Having this window into Erika and Charlie’s love is a breath of fresh air because it shows us that the mainstream way to think about love and marriage is sterile, cold, and lifeless. How insulting to refer to a wife’s duties at home as nothing more than “unpaid labor,” as if what we do for our husbands and families isn’t priceless. How degrading to view a wife and mother’s role in the home as something that is less important than a man’s office job. How humiliating to sneer at a husband’s success because you aren’t being recognized in the same exact capacity.
“There was no keeping score between us. We were a team working together for the same mission.” - Erika Kirk
Of course it’s a two-way street, and a truly successful marriage is one where both people adopt the same selfless mindset. “There was no keeping score between us. We were a team working together for the same mission,” Erika recalled. If only all women, especially wives, would listen to her message, regardless of one’s political leanings, it would be easy to see that the kind of marriage that moves mountains is not one that is rooted in modern feminist ideology, which is dripping in disdain and resent. “We are becoming the men we wanted to marry,” Gloria Steinem once famously said. Does that sound inspiring to you? To me, it sounds incredibly divisive. I would much rather live in a society where Erika and Charlie’s philosophy on marriage is the dominant one.

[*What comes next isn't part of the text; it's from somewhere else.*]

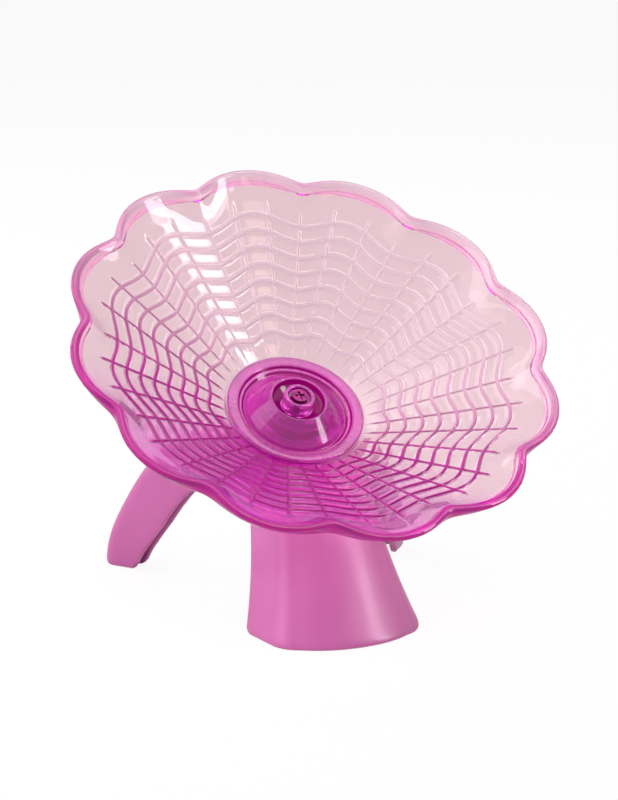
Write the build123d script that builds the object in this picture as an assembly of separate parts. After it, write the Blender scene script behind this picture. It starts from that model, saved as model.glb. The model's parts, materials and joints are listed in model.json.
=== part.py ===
from build123d import *
import math
import os

# Saucer-shaped running wheel for a small pet: a tilted dish with a petalled rim spins on a fixed
# axle, which stands in the round head of a hollow three-legged stand. Lengths are millimetres.

# Rim and lobes of the dish
tip_r = 90.0
notch_r = 84.0
petal_count = 12
notch_half_angle = 3.4
notch_shoulder = 0.55
rim_height = 100.0
tilt = 35.0

# Wall of the dish, seen in its own frame: the height zero is the plane of the rim
dish_wall = 2.0
cone_foot_r = 26.0
cone_foot_z = -34.0
cone_slope = 30.3
border_width = 6.0
floor_z = -36.5
lip_thickness = 3.0
lip_top = 2.0
lip_bottom = -3.0
lip_round = 0.8
lip_tip_taper = 2.2
lip_seat_z = 1.3
lip_root_z = -1.2

# Web of ribs on the inside of the cone: rings that sway with the petals, and straight spokes
web_ring_count = 4
web_ring_gap = 11.0
web_ring_width = 1.5
web_spoke_count = 36
web_spoke_width = 1.0
web_rib_height = 1.0
web_margin = 1.15
web_sway_share = 0.03

# Hub moulding on the floor of the dish
hub_r = 25.1
hub_fit = 0.4
ring_top_r = 22.6
ring_top_z = -34.0
trough_r = 18.2
trough_z = -35.0
crater_rim_r = 10.9
crater_rim_z = -28.6
crater_wall = 1.5
crater_floor = 1.6

# Ball bearings, front and rear alike
bore_r = 3.0
bearing_r = 8.5
bearing_width = 6.0
bearing_gap = 6.0
inner_ring_r = 4.75
outer_ring_r = 6.75
ball_r = 1.75
ball_count = 7
race_play = 0.03
pocket_play = 0.08
cage_thickness = 1.2
cage_low = 2.35
cage_high = 0.5
shield_thickness = 0.3
shield_inset = 0.05
shield_play = 0.2

# Boss of the dish that carries the bearings, and its retainer
front_bearing_top = -33.5
boss_r = 12.0
boss_lip_r = 7.2
retainer_thickness = 2.0
retainer_inner_r = 7.3
retainer_screw_r = 0.9
retainer_screw_head_r = 1.6
retainer_screw_head = 0.8
retainer_screw_length = 5.0
retainer_screw_count = 3
retainer_circle_r = 10.2

# Axle and what is on it
collar_r = 4.6
collar_length = 3.0
nut_r = 5.0
nut_length = 4.0
washer_thickness = 0.8
rear_washer_r = 6.5
front_washer_r = 4.6
front_washer_bore_r = 1.6
spacer_r = 4.3
axle_fit = 0.05
screw_depth = 12.0

# Knob and its screw
cap_r = 5.7
cap_top = -26.6
cap_round = 1.4
cap_recess_r = 4.0
cap_recess = 1.2
cap_gap = 0.6
screw_r = 1.4
screw_fit = 0.1
screw_head_r = 3.0
screw_head = 1.3
cross_width = 0.9
cross_length = 3.6
cross_depth = 0.7

# Head of the stand: an open well round the boss, with the seat of the axle on its floor
well_clearance = 5.2
head_wall = 2.4
head_gap = 2.5
head_floor = 2.5
seat_r = 6.6
seat_height = 1.5
skirt_depth = 4.0
nut_room = 8.0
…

No marriage is perfect because no human is perfect, but there is no denying that sharing the same mission and choosing your spouse above everyone else is a recipe for deep love that lasts a lifetime, even if death prematurely separates you. Erika Kirk showed us all that even a grieving widow can have a healthy grip on marriage and love—and we would all be crazy if we didn’t find something meaningful in her message, something that we can all apply to ourselves and our marriage.